» **STATED PROBLEM**: Quote exactly, and only, the lines from the one with "const headGroup = new THREE.Group();" down to the one with "import math", both included.

» **DATASET SECTION**:
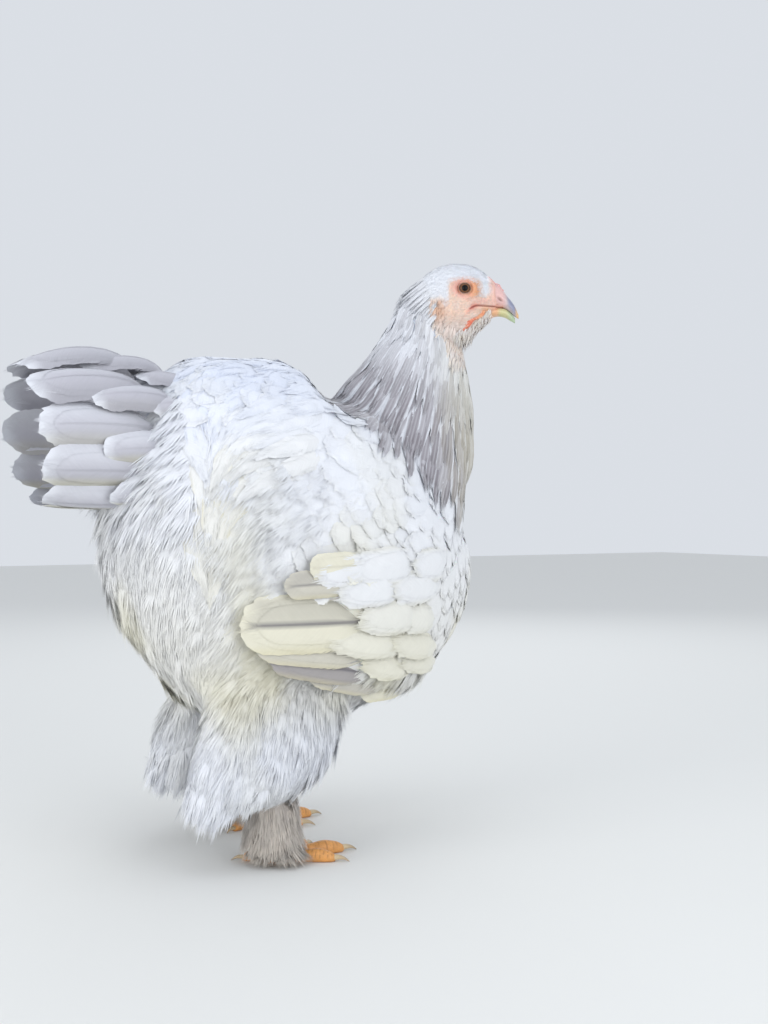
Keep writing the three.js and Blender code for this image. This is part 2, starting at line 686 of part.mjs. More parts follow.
function headParts() {
  const grown = headSolid(GAP);
  const shell = headSolid();
  const eyeBalls = (radius) =>
    SIDES.map(([, side]) => ball(V(EYE.x, side * EYE.out, EYE.z), [radius, radius, radius], 9));
  const upper = upperBeak();
  const lower = lowerBeak();
  const LID_OUT = 19.2;
  const rims = SIDES.flatMap(([, side]) => [
    rim(V(EYE.x, side * LID_OUT, EYE.z), 6.4, 5.6, 0.24, side),
    rim(V(EAR.x, side * EAR.out, EAR.z), 4.6, 5.6, 0.3, side),
  ]);
  const lobes = (grow) =>
    SIDES.map(([, side]) => ball(V(LOBE.x, side * LOBE.out, LOBE.z), [5 + grow, 3 + grow, 7 + grow], 7));
  const mouth = SIDES.map(([, side]) => {
    const stations = [
      [34, 8, -20.3],
      [20, 14, -21],
      [7, 18.5, -21.65],
    ].map(([x, y, z]) => ({ at: V(x, side * y, z), side: V(0, 1, 0), up: V(0, 0, 1), half: 5 }));
    return strip(stations, 1);
  });
  const earHoles = SIDES.map(([, side]) => ball(V(EAR.x, side * (EAR.out + 1.3), EAR.z), [3.2, 4, 4], 6));
  const earSpace = SIDES.map(([, side]) => ball(V(EAR.x, side * EAR.out, EAR.z), [7, 3.2, 8.2], 10));
  const openings = fuse([...eyeBalls(EYE.radius + GAP), ...mouth, ...earHoles]);
  const flesh = fuse([shell, ...rims, ...lobes(0)]).subtract(openings);
  const FLESH_TO = 26.5; // behind this the head's flesh stays whole
  const TIP = 54;
  const aboveGape = [FLESH_TO, 31, 36, 42, 48, 56].map((x) =>
    beakRing(x, culmen(x) + GAP, -20.2, beakHalf(Math.min(x, TIP)) + GAP),
  );
  const belowGape = [FLESH_TO, 34, 42, 52].map((x, i) => beakRing(x, -19.4, -29 - GAP + 2 * i, 7.8 - i + GAP));
  const beakSpace = fuse([loft(aboveGape), loft(belowGape)]);
  const aroundBeak = fuse([upper, lower]).scale([1, 1.03, 1]);
  const wattles = SIDES.map(([, side]) => {
    const flap = ball(V(13, side * 6.5, -34), [6, 2, 5], 7);
    return largest(flap.subtract(grown).subtract(aroundBeak));
  });
  return {
    flesh: largest(flesh.subtract(beakSpace)),
    space: fuse([grown, ...lobes(GAP), ...earSpace]),
    upper,
    lower,
    eyes: eyeBalls(EYE.radius),
    wattles,
    comb: combSolid(fuse([grown, upper.scale([1, 1.06, 1]).translate([0, 0, GAP])])),
  };
}

// The scene graph

const material = (color, roughness) => new THREE.MeshStandardMaterial({ color, roughness, metalness: 0 });
const MATERIALS = {
  white: material(0xf1eee6, 0.9),
  hackle: material(0xa9a3a6, 0.85),
  tail: material(0xc9c5c6, 0.85),
  face: material(0xe3a893, 0.7),
  comb: material(0xc9505a, 0.6),
  beak: material(0xc9b262, 0.4),
  eye: material(0x3a2113, 0.1),
  toe: material(0xd9984a, 0.6),
  claw: material(0xd8c7a0, 0.4),
};

function toMesh(name, solid, kind) {
  const { numProp, numVert, vertProperties, triVerts } = solid.getMesh();
  const position = new Float32Array(numVert * 3);
  for (let i = 0; i < numVert; i++) position.set(vertProperties.subarray(i * numProp, i * numProp + 3), i * 3);
  const geometry = new THREE.BufferGeometry();
  geometry.setAttribute("position", new THREE.BufferAttribute(position, 3));
  geometry.setIndex(new THREE.BufferAttribute(triVerts, 1));
  geometry.computeVertexNormals();
  const mesh = new THREE.Mesh(geometry, MATERIALS[kind]);
  mesh.name = name;
  return mesh;
}

const bird = new THREE.Group();
const add = (name, solid, kind) => bird.add(toMesh(name, solid, kind));

const { above: breast, below: rest } = split(torsoSolid(), X_AXIS, BREAST_FROM);
const { above: fore, below: rear } = split(rest, X_AXIS, TAIL_FROM);
const { above: back, below: under } = split(fore, Z_AXIS, SADDLE_FROM);
const { above: belly, below: flank } = split(under, X_AXIS, FLUFF_TO);
const { above: rump, below: vent } = split(rear, Z_AXIS, RUMP_FROM);

const headMatrix = new THREE.Matrix4().makeRotationZ(HEAD_TURN).setPosition(HEAD_AT);
const head = headParts();
const headSpace = head.space.transform(headMatrix.elements);

add("breast", breast, "white");
add("belly", belly, "white");
add("flank", flank, "white");
add("vent", vent, "white");
add("saddle", back, "white");
add("tail", tailSolid(rump), "tail");
add("neck", largest(neckSolid().subtract(headSpace)), "hackle");

for (const [word, side] of SIDES) {
  const wing = wingSolid(side);
  const wingSpace = wasm.Manifold.hull([wing, wing.translate([0, 0, -GAP]), wing.translate([GAP, 0, 0])]);
  const thigh = largest(thighSolid(side, STANCE[word]).subtract(wingSpace));
  const thighSpace = fuse([thigh, thigh.translate([0, 0, -GAP])]);
  const { sole, claws } = footSolids(side, STANCE[word]);
  add(`wing_${word}`, wing, "white");
  add(`thigh_${word}`, thigh, "white");
  add(`shank_${word}`, shankSolid(side, STANCE[word], thighSpace), "white");
  add(`foot_${word}`, sole, "toe");
  for (const [toe, claw] of claws) add(`claw_${toe}_${word}`, claw, "claw");
}

const headGroup = new THREE.Group();
headGroup.position.copy(HEAD_AT);
headGroup.rotation.z = HEAD_TURN;
bird.add(headGroup);
headGroup.add(toMesh("head", head.flesh, "face"));
headGroup.add(toMesh("beak_upper", head.upper, "beak"));
headGroup.add(toMesh("beak_lower", head.lower, "beak"));
headGroup.add(toMesh("comb", head.comb, "comb"));
SIDES.forEach(([word], i) => {
  headGroup.add(toMesh(`eye_${word}`, head.eyes[i], "eye"));
  headGroup.add(toMesh(`wattle_${word}`, head.wattles[i], "comb"));
});

// The origin is on the floor under the middle of the bird's box.
const box = new THREE.Box3().setFromObject(bird, true);
bird.position.set(-(box.min.x + box.max.x) / 2, -(box.min.y + box.max.y) / 2, 0);

export default bird;
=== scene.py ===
import math

import bpy
import numpy as np
from mathutils.bvhtree import BVHTree
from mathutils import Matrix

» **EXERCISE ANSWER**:
const headGroup = new THREE.Group();
headGroup.position.copy(HEAD_AT);
headGroup.rotation.z = HEAD_TURN;
bird.add(headGroup);
headGroup.add(toMesh("head", head.flesh, "face"));
headGroup.add(toMesh("beak_upper", head.upper, "beak"));
headGroup.add(toMesh("beak_lower", head.lower, "beak"));
headGroup.add(toMesh("comb", head.comb, "comb"));
SIDES.forEach(([word], i) => {
  headGroup.add(toMesh(`eye_${word}`, head.eyes[i], "eye"));
  headGroup.add(toMesh(`wattle_${word}`, head.wattles[i], "comb"));
});

// The origin is on the floor under the middle of the bird's box.
const box = new THREE.Box3().setFromObject(bird, true);
bird.position.set(-(box.min.x + box.max.x) / 2, -(box.min.y + box.max.y) / 2, 0);

export default bird;
=== scene.py ===
import math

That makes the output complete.